Iowa here we come! Young Arena in Waterloo will hold the first Hawkeye Nationals on Dec 6 & 7, 2014. The Waterloo CVB and the Young Arena staff have been great to work with. They have taken very good care of us and we appreciate the partnership. We are very optimistic that we can get a very good turnout in the first year of the Hawkeye Nationals. There is a large number of wrestlers from Iowa that attend both Badgerland and Gopher State and they seem to love  our tournaments as much as anyone. The Midwest Wrestling Tour is now complete. We truly believe that the upper Midwest is the premiere region of the country when it comes to youth wrestling. Please join us on the tour! 

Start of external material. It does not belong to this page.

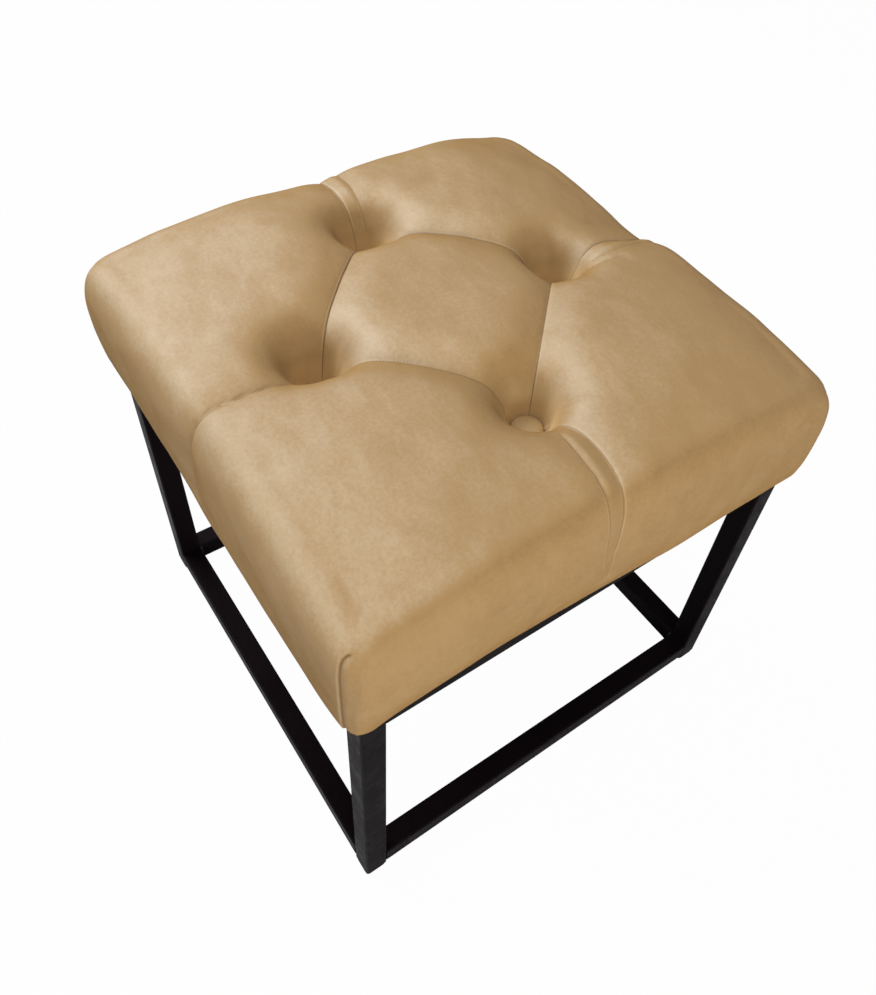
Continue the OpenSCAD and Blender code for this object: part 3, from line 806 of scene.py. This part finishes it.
# Points down the side and under the seat: how far out each lies in the unrolled plan, on which side and where
# along it, and how deep it is sunk in. lastAway is the last ring's distance out.
def sidePoints(away, turn, share, sink, floorZ, hemHalf, lastAway):
    start = outline(turn, share, topHalf, topCorner)
    edge = outline(turn, share, seat["half"], seat["cornerRound"])
    outward = edge / np.linalg.norm(edge, axis=1)[:, None]
    startZ = topHeight(start)
    inner = 0.015  # share of the way in where the top's fall is taken
    fall = (topHeight(start * (1 - inner)) - startZ) / (np.linalg.norm(start, axis=1) * inner)
    fall = np.clip(fall, 0, 0.6)
    # From the rim to the fullest point
    part = np.interp(np.minimum(away, upperEnd), profileRun, profileSteps)
    wide = np.interp(part, profileSteps, profileOut)
    risen = np.interp(part, profileSteps, profileUp)
    fullZ = seat["baseZ"] + (seat["fullZ"] - seat["baseZ"]) * (startZ - seat["baseZ"]) / upperTop
    high = startZ - fullZ
    cornerness = np.abs(share) ** 8
    swell = seat["sideSwell"] * (1 - (1 - seat["cornerSwell"]) * cornerness)
    wideRun = seat["shoulderRound"] + swell
    reachOut = wideRun * wide
    z = startZ - high * (1 - risen) - fall * reachOut * (1 - wide)
    spot = np.searchsorted(profileSteps, part).clip(0, len(profileSteps) - 1)
    slopeOut = np.gradient(profileOut, profileSteps)[spot] * wideRun
    slopeDown = fall * slopeOut * (1 - 2 * wide) - np.gradient(profileUp, profileSteps)[spot] * high
    # From there in to the lower edge, then round it
    down = np.clip((away - upperEnd) / lowerStretch, 0, 1)
    less = np.array(seat["tuckLess"])[turn] * smoothStep((share + 0.35) / 0.7)
    drawn = swell + (np.array(seat["tuck"])[turn] - less) * (1 - cornerness)
    lowRadius = seat["lowerRound"]
    lean = np.arctan(2 * drawn / (fullZ - seat["baseZ"] - lowRadius))
    lowTop = seat["baseZ"] + lowRadius * (1 - np.sin(lean))
    bend = np.clip((away - sideEnd) / edgeStretch, 0, 1)
    tilt = np.where(bend > 0, lean + (math.pi / 2 - lean) * bend, np.arctan(np.tan(lean) * down))
    z = np.where(down > 0, fullZ - (fullZ - lowTop) * down, z)
    z = np.where(bend > 0, lowTop - lowRadius * (np.sin(tilt) - np.sin(lean)), z)
    place = start + (edge - start) * (reachOut / seat["shoulderRound"])[:, None]
    tucked = drawn * down ** 2 + np.where(bend > 0, lowRadius * (np.cos(lean) - np.cos(tilt)), 0)
    place = place - edge * (tucked / seat["half"])[:, None]
    if hemHalf:
        under = np.clip((away - lowerEnd) / (lastAway - lowerEnd), 0, 1)
        hem = outline(turn, share, hemHalf, seat["hemRound"])
        place = np.where((away > lowerEnd)[:, None], place + (hem - place) * under[:, None], place)
    # The way a point moves when the layer lies deeper: down on the top, inwards on the side, up below
    steep = np.arctan2(slopeDown, slopeOut)
    lookUp = np.where(away <= upperEnd, np.cos(steep), -np.sin(tilt))
    lookOut = np.where(away <= upperEnd, np.sin(steep), np.cos(tilt))
    place = place - outward * (sink * lookOut)[:, None]
    z = np.where(bend > 0, z, z - sink * np.maximum(lookUp, 0))
    return np.column_stack([place, np.maximum(z, floorZ)])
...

2015-16 was a great year for the MWT. Highlighting the season was the  addition of the tournament in South Dakota and fully moving to Track Wrestling for registration, bracketing and live video streaming. Brookings South Dakota welcomed the MWT with open arms. The inaugural Jackrabbit Nationals was a success with 500 kids from 9 different states. We had to battle some issues caused by the Track Wrestling servers but we old school and plowed right through. We now have 11 Track clocks, 14 computers, a router, a switch, rented video cameras and ethernet cable from here to the moon. It takes a while to set up and tear down but is pretty cool to be on the leading edge of technology.

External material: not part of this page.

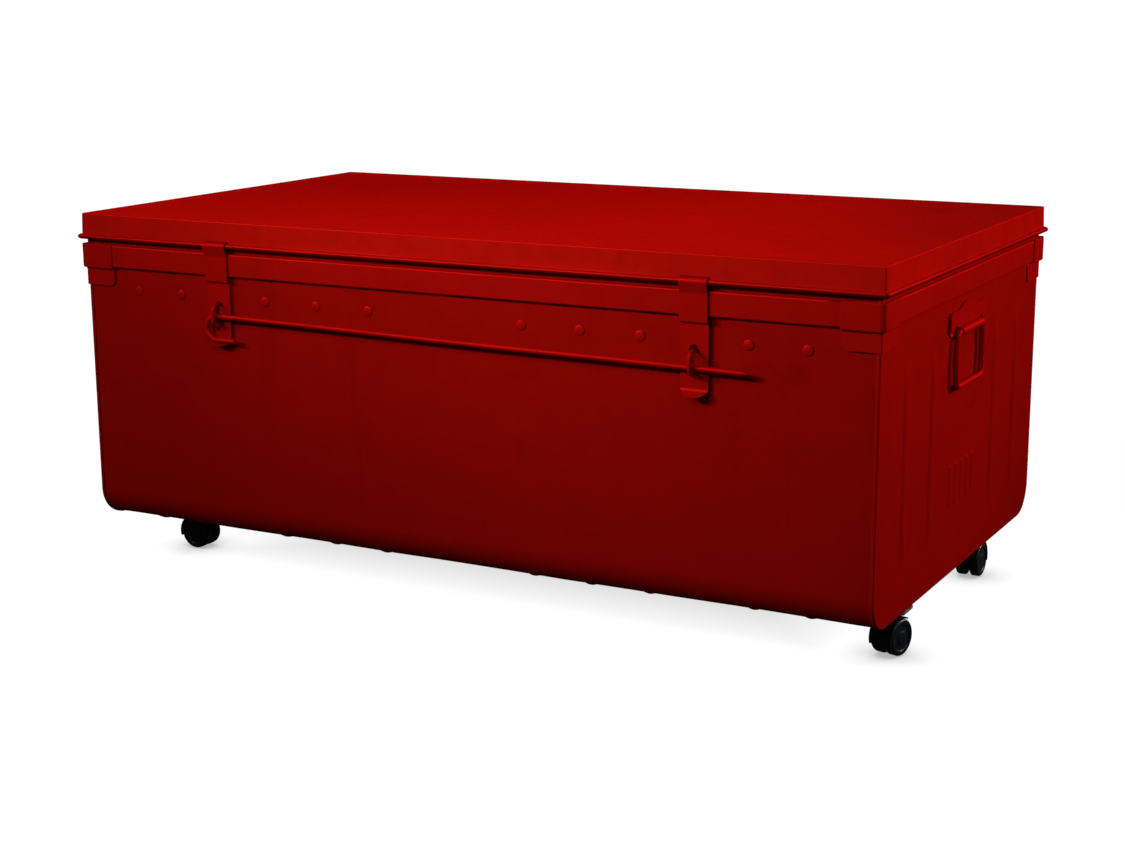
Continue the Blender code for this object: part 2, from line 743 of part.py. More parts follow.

2016-17 has just started. We changed the name of the Jackrabbit Nationals to the Buffalo Nationals. The most exciting thing for this season is the new MWT Belt. The quality of the new belt is amazing. The wrestlers who have seen it absolutely love it. Good luck to all the wrestlers competing on the 2016-17 tour.
We continue to hear from people that our tournaments are the best tournament that they go to. We appreciate that feedback and take a lot of pride in our events. Please feel free to send us your feedback, good or bad. We are always looking for ways to get better.
Thanks again to everyone who has in any way contributed to the MYAS wrestling program and events. I hope to see you in Monticello, La Crosse, Waterloo and Brookings!